予算委員会質疑が全国にTV中継(1)~政治・行政がエリを正すことが必要

2009-5-25

TV中継された予算委員会代表質問

5月7日の衆議院予算委員会。
史上最大規模の平成21年度補正予算に関する基本的質疑で、私は、自民党を代表して質問に立ち、その模様は全国にテレビ中継された。
自民党からの質問者は、補正予算を取りまとめた町村信孝・前官房長官(当選8回)及び園田博之・党政調会長代理(当選7回)、さらに伊藤公介・元国土庁長官(当選9回)、そして、衆議院当選2回の私の計4名。
しかも、私は、昨年10月、本年1月に引き続いてのTV中継入り予算委員会代表質問の大舞台に起用されたわけで、期待の大きさに、身の引き締まる思いだ。
さて、至上最大の今回の15兆円・補正予算は、景気の底割れを防ぐため、一刻も早く成立させなければならない。
ただ、この予算の効果を見込んでも世界経済減速の影響は深刻で、本年のわが国の経済成長は、マイナス3%超と予測されている。

こんな環境の中、わが国が世界同時不況から最初に立ち上がるためには、我々政治家は、国民が、心を1つにして難局に対処できる環境を作り、国民の勇気を盛り上げていくことが大切と思う。
そのためには政治と行政がエリを正すことが重要で、この日は、このような観点からの質疑を行った。この日、20分という限られた時間の中で、私が主張したのは、
○政治家は、自らエリを正そう。
○公務員は、民間と痛みを分かち合おう。
○国民に対する背信行為を行った公務員にケジメをつけよう。
という3つの点だ。
順次具体的内容について触れよう。

まず第1に、政治家が、自らエリを正すべきと言うこと。
私は、「票にもならないのに」と揶揄されながら、党行政改革本部の作業に相当な精力を注ぎ、税金の無駄撲滅に取り組んできた。
だからこそ、野党の皆さんの、「政権交代をすれば歳出カットは簡単」という主張は、明かなマユツバと思うのだが、少なくとも1つ言えることは、政治主導で行政改革を行う以上、政治家自身が、税金を流用したと受け取られかねない行為をしているようでは、行政に歳出カットを命令しても、極めて迫力に欠けるということだ。
実は、政党活動には、国民1人当たり250円という血税が、「政党助成金」として、国庫から政党に対して交付されている(年間約320億円)。
これらは、政党の政治活動や所属候補者の選挙資金に支出されるが、その政党が解散を決定した場合には、政治活動に支出できる理由が消滅するわけで、だからこそ、現行政党助成法は、政党解散時の残金を国庫に返納すべきことを、政党に義務づけている。
ところが過去に、その残金を他の政治団体に移し換え、「返納逃れ」ではないかと指摘されるケースが散見された。
これについては、今まで、平成15年9月26日、自由党(小沢一郎代表)の解党当日、約5億6千万円の税金が、小沢氏の関連政治団体に寄附されたケースが報道されてきたが、私が官報で調べたところ、過去のケースに遡れば、どうも他にもあるようだ。

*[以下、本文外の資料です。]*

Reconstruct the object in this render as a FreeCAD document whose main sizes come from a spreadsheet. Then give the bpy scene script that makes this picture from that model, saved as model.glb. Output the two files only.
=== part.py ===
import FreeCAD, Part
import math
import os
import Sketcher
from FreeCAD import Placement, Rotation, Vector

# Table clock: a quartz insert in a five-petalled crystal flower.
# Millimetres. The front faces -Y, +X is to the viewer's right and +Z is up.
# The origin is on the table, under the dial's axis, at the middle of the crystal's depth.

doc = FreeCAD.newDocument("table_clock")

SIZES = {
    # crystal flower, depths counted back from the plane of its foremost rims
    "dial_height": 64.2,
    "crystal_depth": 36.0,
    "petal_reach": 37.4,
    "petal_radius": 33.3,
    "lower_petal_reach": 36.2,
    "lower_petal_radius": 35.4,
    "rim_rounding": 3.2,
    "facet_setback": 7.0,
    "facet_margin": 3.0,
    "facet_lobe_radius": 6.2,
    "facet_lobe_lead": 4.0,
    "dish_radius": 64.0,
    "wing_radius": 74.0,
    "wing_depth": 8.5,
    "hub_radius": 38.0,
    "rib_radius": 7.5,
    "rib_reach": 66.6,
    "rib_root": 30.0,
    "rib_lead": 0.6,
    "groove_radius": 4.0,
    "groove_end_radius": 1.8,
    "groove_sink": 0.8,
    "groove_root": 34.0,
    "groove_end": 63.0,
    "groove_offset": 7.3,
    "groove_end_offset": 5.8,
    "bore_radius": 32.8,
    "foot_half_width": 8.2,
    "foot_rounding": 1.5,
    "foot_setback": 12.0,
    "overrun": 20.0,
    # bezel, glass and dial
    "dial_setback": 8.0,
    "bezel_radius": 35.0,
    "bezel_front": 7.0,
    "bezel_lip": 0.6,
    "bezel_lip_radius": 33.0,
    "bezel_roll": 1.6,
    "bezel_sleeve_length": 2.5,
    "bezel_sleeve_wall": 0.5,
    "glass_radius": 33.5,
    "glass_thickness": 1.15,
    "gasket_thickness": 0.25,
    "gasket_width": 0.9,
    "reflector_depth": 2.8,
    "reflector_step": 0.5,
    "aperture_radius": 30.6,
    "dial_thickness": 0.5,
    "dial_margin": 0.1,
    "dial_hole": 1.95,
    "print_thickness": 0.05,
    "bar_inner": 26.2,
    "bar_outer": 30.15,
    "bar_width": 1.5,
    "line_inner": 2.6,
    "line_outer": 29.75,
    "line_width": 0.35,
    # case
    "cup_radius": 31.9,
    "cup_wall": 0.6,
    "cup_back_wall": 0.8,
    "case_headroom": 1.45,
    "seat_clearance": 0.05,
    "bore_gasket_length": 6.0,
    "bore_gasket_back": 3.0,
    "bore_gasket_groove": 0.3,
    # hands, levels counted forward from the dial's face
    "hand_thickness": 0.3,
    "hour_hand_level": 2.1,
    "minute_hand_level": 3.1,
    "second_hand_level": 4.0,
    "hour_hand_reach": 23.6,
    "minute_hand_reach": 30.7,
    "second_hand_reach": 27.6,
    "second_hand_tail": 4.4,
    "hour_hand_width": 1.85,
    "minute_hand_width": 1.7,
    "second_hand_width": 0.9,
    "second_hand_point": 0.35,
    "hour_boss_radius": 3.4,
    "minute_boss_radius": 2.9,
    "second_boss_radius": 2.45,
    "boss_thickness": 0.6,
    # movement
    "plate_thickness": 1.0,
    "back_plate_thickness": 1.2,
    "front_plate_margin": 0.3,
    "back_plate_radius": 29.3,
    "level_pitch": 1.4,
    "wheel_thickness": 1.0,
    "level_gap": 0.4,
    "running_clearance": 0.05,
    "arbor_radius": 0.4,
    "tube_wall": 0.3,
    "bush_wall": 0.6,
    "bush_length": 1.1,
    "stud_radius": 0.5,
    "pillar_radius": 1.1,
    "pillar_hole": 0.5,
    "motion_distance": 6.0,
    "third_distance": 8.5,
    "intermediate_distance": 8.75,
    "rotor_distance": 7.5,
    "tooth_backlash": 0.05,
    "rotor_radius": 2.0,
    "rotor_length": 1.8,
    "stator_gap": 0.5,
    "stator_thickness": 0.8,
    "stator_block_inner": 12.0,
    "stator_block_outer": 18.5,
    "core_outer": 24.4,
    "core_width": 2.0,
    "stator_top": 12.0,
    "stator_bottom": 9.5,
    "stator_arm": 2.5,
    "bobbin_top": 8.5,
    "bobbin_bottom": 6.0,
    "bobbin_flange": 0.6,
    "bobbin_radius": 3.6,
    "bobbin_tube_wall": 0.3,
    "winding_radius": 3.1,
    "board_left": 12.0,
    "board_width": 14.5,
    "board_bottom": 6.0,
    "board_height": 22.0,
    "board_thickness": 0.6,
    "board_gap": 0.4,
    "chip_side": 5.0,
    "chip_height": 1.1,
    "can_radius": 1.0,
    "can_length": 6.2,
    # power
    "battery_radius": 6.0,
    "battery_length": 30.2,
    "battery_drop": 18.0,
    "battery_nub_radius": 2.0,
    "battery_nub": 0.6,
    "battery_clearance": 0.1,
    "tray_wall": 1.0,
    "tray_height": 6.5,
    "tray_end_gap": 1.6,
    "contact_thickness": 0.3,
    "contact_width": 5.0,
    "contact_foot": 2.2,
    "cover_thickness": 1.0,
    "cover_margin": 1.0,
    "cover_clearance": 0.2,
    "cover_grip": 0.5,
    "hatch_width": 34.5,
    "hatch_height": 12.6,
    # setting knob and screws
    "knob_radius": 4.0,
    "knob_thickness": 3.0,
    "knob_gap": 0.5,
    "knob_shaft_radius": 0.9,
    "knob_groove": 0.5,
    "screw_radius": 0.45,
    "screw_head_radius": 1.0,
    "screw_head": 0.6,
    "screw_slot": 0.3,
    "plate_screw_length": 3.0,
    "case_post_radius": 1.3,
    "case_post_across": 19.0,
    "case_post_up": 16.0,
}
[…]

わが党としても、法律に違反していないとはいえ、今後は、このような「税金流用」とも受け取られない行為はやめようということで、自公両党で協議を行い、与党・政党助成金の返納逃れ行為の防止に関するPTを立ち上げ、私が座長代理に就いたのが去る4月8日、そして、4月30日には、政党助成法の改正案を衆議院に提出する運びとなった。
その内容は、政党が解散を決定した後は、選挙に関するものを除き、政党助成金を充てた寄付行為を禁止することとし、さらに、過去にこのような行為がなされていた場合については、もとより強制的に返納させることはできないが、政治家の良心に従い、国庫に返納しやすくしようという内容だ。
この日の質疑では、政治家の責任として、与野党が協力して、この法案の成立を期し、国民の政治に対する信頼を、少しでも回復させたいということを訴えた。

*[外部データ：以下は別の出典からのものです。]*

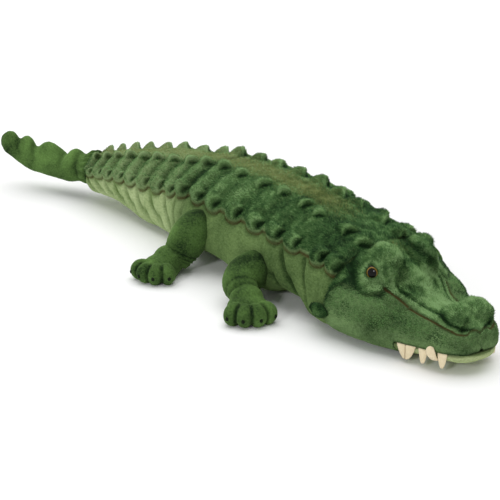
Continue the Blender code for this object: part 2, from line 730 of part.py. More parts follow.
def dome(name, centre, direction, radius, depth, colour=None):
    """A flattened ball that faces along a direction."""
    bm = bmesh.new()
    bmesh.ops.create_uvsphere(bm, u_segments=EYE_SEGMENT_COUNT, v_segments=EYE_RING_COUNT, radius=1.0)
    turn = direction.to_track_quat("Z", "Y").to_matrix().to_4x4()
    bm.transform(Matrix.Translation(centre) @ turn @ Matrix.Diagonal((radius, radius, depth, 1.0)))
    return mesh_object(name, bm, colour, EYE_ROUGHNESS)


def make_eye(head, side, name):
    """An eye with its shank and washer, and the places for them in the head's stuffing."""
    centre, look = eye_frame(side)
    radius = EYE_DIAMETER / 2
    depth = EYE_DOME_SHARE * EYE_DIAMETER
    shank = SHANK_DIAMETER / 2
    wide = WASHER_DIAMETER / 2
    front = -WASHER_DEPTH_SHARE * SHANK_LENGTH
    back = front - WASHER_THICKNESS
    eye = dome(f"{name}_eye", centre, look, radius, depth, AMBER)
    stem = round_bar(f"{name}_shank", centre, look, shank, -SHANK_LENGTH, 0.0, SHANK_SIDE_COUNT)
    combine(eye, as_helper(stem), "UNION")
    washer = round_bar(f"{name}_eye_washer", centre, look, wide, front, back, WASHER_SIDE_COUNT, BLACK)
    hole = round_bar(f"{name}_washer_hole", centre, look, shank + SEAT_GAP, 2 * back, 0.0, SHANK_SIDE_COUNT)
    combine(washer, as_helper(hole), "DIFFERENCE")
    seat = dome(f"{name}_eye_seat", centre, look, radius + SEAT_GAP, depth + SEAT_GAP)
    bore = round_bar(f"{name}_shank_hole", centre, look, shank + SEAT_GAP, -SHANK_LENGTH - SEAT_GAP,
                     0.0, SHANK_SIDE_COUNT)
    pocket = round_bar(f"{name}_washer_pocket", centre, look, wide + SEAT_GAP, front + SEAT_GAP,
                       back - SEAT_GAP, WASHER_SIDE_COUNT)
    for cutter in (seat, bore, pocket):
        combine(head, as_helper(cutter), "DIFFERENCE")


def make_head():
    places = [share * (HEAD_LENGTH - SEAT_GAP) for share in HEAD_PLACE_SHARES]
    head = mesh_object("head", loft(head_rings(places)), MID_GREEN)
    combine(head, jaw_block("mouth_cut", JAW_GAP), "DIFFERENCE")
    inside = [s for s in places if 0.0 < s <= JAW_LENGTH + JAW_THICKNESS]
    jaw = mesh_object("lower_jaw", loft(head_rings(inside, LIP_OVERHANG)), LIGHT_GREEN)
    combine(jaw, jaw_block("jaw_shape", 0.0), "INTERSECT")
    make_eye(head, 1, "left")
    make_eye(head, -1, "right")


def lip_place(s, side, height):
    """A point on the skin beside the mouth at that height."""
    wide, top, mid, low = section(s)
    angle = math.atan2(height - mid, wide)
    return along(s, side * reach(s, angle) * math.cos(angle), height)


def lip_frame(s, side):
    """The point of the lip at s, the way the lip runs there, and the level way out from it."""
    step = LIP_OVERHANG / 2
    point = lip_place(s, side, mouth_height(s))
    ahead, behind = [lip_place(at, side, mouth_height(at)) for at in (s - step, s + step)]
    run = (ahead - behind).normalized()
    out = Vector((0.0, 0.0, side)).cross(run).normalized()
    return point, run, out


def tooth(name, path, widths, run):
    """A flat round-tipped tooth through rings along a path."""
    rings = []
    for i, point in enumerate(path):
        ahead = (path[min(i + 1, len(path) - 1)] - path[max(i - 1, 0)]).normalized()
        across = ahead.cross(run).normalized()
        wide = widths[i] / 2
        deep = min(TOOTH_THICKNESS / 2, wide)
        rings.append([point + run * wide * math.cos(a) + across * deep * math.sin(a)
                      for a in (2 * math.pi * k / TOOTH_SIDE_COUNT for k in range(TOOTH_SIDE_COUNT))])
    return mesh_object(name, loft(rings), CREAM)


def make_teeth():
    """Upper teeth that hang from the overhanging lip, and a lower one that stands outside it."""
    upper_inset = (LIP_OVERHANG - TOOTH_GAP) / 2
    for side, end in ((1, "left"), (-1, "right")):
        for kind, share, down in TOOTH_SHARES:
            s = share * JAW_LENGTH
            point, run, out = lip_frame(s, side)
            lip_depth = LIP_OVERHANG * abs(out.dot(along(s, 1.0, 0.0) - along(s, 0.0, 0.0)))
            path = []
            for way, _ in TOOTH_TAPER_SHARES:
                if down > 0:
                    proud = -upper_inset
                    rise = -SEAT_GAP - way * TOOTH_LENGTH
                    base = point
                else:
                    bend = min(1.0, way / LOWER_TOOTH_BEND_SHARE)
                    proud = TOOTH_THICKNESS / 2 + TOOTH_GAP * bend + (SEAT_GAP - lip_depth) * (1 - bend)
                    rise = (way - LOWER_TOOTH_ROOT_SHARE) * TOOTH_LENGTH
                    base = lip_place(s, side, point.z + min(rise, 0.0))
                    base.z = point.z
                path.append(base + out * proud + Vector((0.0, 0.0, rise)))
            wide = WEDGE_TOOTH_WIDTH if kind == "wedge" else TOOTH_WIDTH
            tooth(f"{end}_{kind}_tooth", path, [wide * taper for _, taper in TOOTH_TAPER_SHARES], run)


def ellipsoid(name, centre, radii, yaw, colour=None):
    """A flat-bottomed swelling that rests on the floor."""
    bm = bmesh.new()
    bmesh.ops.create_uvsphere(bm, u_segments=FOOT_SEGMENT_COUNT, v_segments=FOOT_RING_COUNT, radius=1.0)
    bm.transform(Matrix.Translation(centre) @ Matrix.Rotation(yaw, 4, "Z") @ Matrix.Diagonal((*radii, 1.0)))
    for vert in bm.verts:
        vert.co.z = max(vert.co.z, 0.0)
    bmesh.ops.dissolve_degenerate(bm, dist=MERGE_DISTANCE, edges=bm.edges)
    return mesh_object(name, bm, colour)


def make_leg(name):
    """A leg with its ball in the flank, and a foot with toes on the leg's end."""
    path, foot_way = leg_path(name)
    thick = FRONT_LEG_DIAMETER if name.startswith("front") else REAR_LEG_DIAMETER
    radii = [(share * thick + (1 - share) * ANKLE_DIAMETER) / 2 for share in LEG_TAPER_SHARES]
    leg = tube(f"{name}_leg", path, radii, MID_GREEN)
    radius = LEG_BALL_DIAMETER / 2
    combine(leg, ball(f"{name}_ball", path[0], radius, radius, LEG_BALL_SEGMENT_COUNT), "UNION")

    middle = path[-1] + foot_way * FOOT_AHEAD_SHARE * FOOT_LENGTH
    middle.z = FOOT_RISE_SHARE * FOOT_HEIGHT
    yaw = math.atan2(foot_way.y, foot_way.x)
    long, wide, high = FOOT_SHARES
    foot = ellipsoid(f"{name}_foot", middle, (long * FOOT_LENGTH, wide * FOOT_LENGTH, high * FOOT_HEIGHT),
                     yaw, MID_GREEN)
    side = 1 if name.endswith("left") else -1
    for number, degrees in enumerate(TOE_FAN_DEGREES):
        turn = yaw + side * math.radians(degrees)
        place = middle + Vector((math.cos(turn), math.sin(turn), 0.0)) * TOE_AHEAD_SHARE * FOOT_LENGTH
        place.z = TOE_RISE_SHARE * TOE_HEIGHT
        toe = ellipsoid(f"{name}_toe_{number + 1}", place,
                        (TOE_LENGTH / 2, TOE_WIDTH / 2, TOE_HEIGHT - place.z), turn)
        combine(foot, as_helper(toe), "UNION")
    end = path[-1] + (path[-1] - path[-2]).normalized() * SEAT_GAP
    grown = [radius + SEAT_GAP for radius in radii]
    ankle = tube(f"{name}_ankle", path + [end], grown + grown[-1:])
    combine(foot, ankle, "DIFFERENCE")
    clear = ball(f"{name}_foot_clear", path[0], radius + SEAT_GAP, radius + SEAT_GAP, LEG_BALL_SEGMENT_COUNT)
    combine(foot, clear, "DIFFERENCE")


def hang_on(names, pivot):
    """Puts the origins of a moving body's pieces on the line that it turns on."""
    for name in names:
        thing = bpy.data.objects[name]
        thing.data.transform(Matrix.Translation(-pivot))
        thing.location = pivot


def set_origins():
    upper = [f"{side}_{kind}" for side in ("left", "right")
             for kind in ("eye", "eye_washer", "wedge_tooth", "small_tooth", "front_tooth")]
    hang_on(["neck", "neck_hide", "head"] + upper, along(NECK_JOINT, 0.0, 0.0))
    hang_on(["lower_jaw", "left_lower_tooth", "right_lower_tooth"], jaw_hinge())
    hang_on(["tail_root", "tail_root_hide"], along(HIP_JOINT, 0.0, 0.0))
    hang_on(["tail_tip"], along(TAIL_JOINT, 0.0, 0.0))
    for name in LEGS:
        hang_on([f"{name}_leg", f"{name}_foot"], leg_path(name)[0][0])


def main():
    clear_scene()
    make_trunk()
    make_neck()
    make_tail()
    make_head()
    make_teeth()
    for name in LEGS:
        make_leg(name)
    set_origins()


main()
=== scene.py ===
# %% [markdown]
# A plush crocodile about a metre long, lying on its belly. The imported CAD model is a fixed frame:
# it says how big every stuffed part is and how the parts move. This lesson dresses that frame in
# short-pile plush, felt teeth and glossy plastic eyes.

# %% Load the frame
import math

import bmesh
import bpy
import numpy as np
from mathutils import Matrix, Vector


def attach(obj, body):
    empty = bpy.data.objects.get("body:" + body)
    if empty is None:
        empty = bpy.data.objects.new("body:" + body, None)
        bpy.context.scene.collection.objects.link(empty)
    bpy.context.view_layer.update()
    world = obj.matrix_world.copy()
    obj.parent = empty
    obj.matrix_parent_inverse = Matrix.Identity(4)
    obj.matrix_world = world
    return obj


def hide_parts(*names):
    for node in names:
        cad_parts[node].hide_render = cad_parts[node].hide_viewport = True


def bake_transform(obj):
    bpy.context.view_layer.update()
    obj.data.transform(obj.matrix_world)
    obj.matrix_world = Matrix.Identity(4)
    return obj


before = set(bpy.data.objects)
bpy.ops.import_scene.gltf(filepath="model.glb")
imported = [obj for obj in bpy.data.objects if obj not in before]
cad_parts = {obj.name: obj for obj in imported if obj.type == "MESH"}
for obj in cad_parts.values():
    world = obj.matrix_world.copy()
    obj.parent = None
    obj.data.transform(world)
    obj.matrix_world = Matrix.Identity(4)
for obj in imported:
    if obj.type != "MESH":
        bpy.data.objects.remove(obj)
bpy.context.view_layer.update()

MM = 0.001
DETAIL = 1.0

# %% [markdown]
# The stuffed body is one long bag of changing section. It is worked out in a straightened space:
# s runs from the nose along the back, left is the distance to the crocodile's left, and the third
# number is the height. Every puff and seam is sculpted there, alike on both sides, and the whole is
# bent along the curved back at the end. The table repeats the sections of the part's source.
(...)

ただ、民主党にとっては、痛いところを突かれたことは間違いないようだ。
実は、予算委員会での私の席は、民主党最高顧問の渡部恒三氏だ。席が隣り合わせのため、委員会室では、良く世間話をしているが、私の質問が終わった後、「君が質問した政党助成金の返納逃れについてもう少し教えてくれ」という。
私が、政党助成金が、原資が税金で、本来は国庫に返さねばならないお金であることを説明すると、渡部氏は、「それは西松建設とは明らかに違う。小沢君も、公の場でそのことを問われたら苦しいな。」と言われていた。
直接の関係はないと思うが、民主党の小沢代表が辞意を表明したのは、私の質問の翌週の5月11日だった。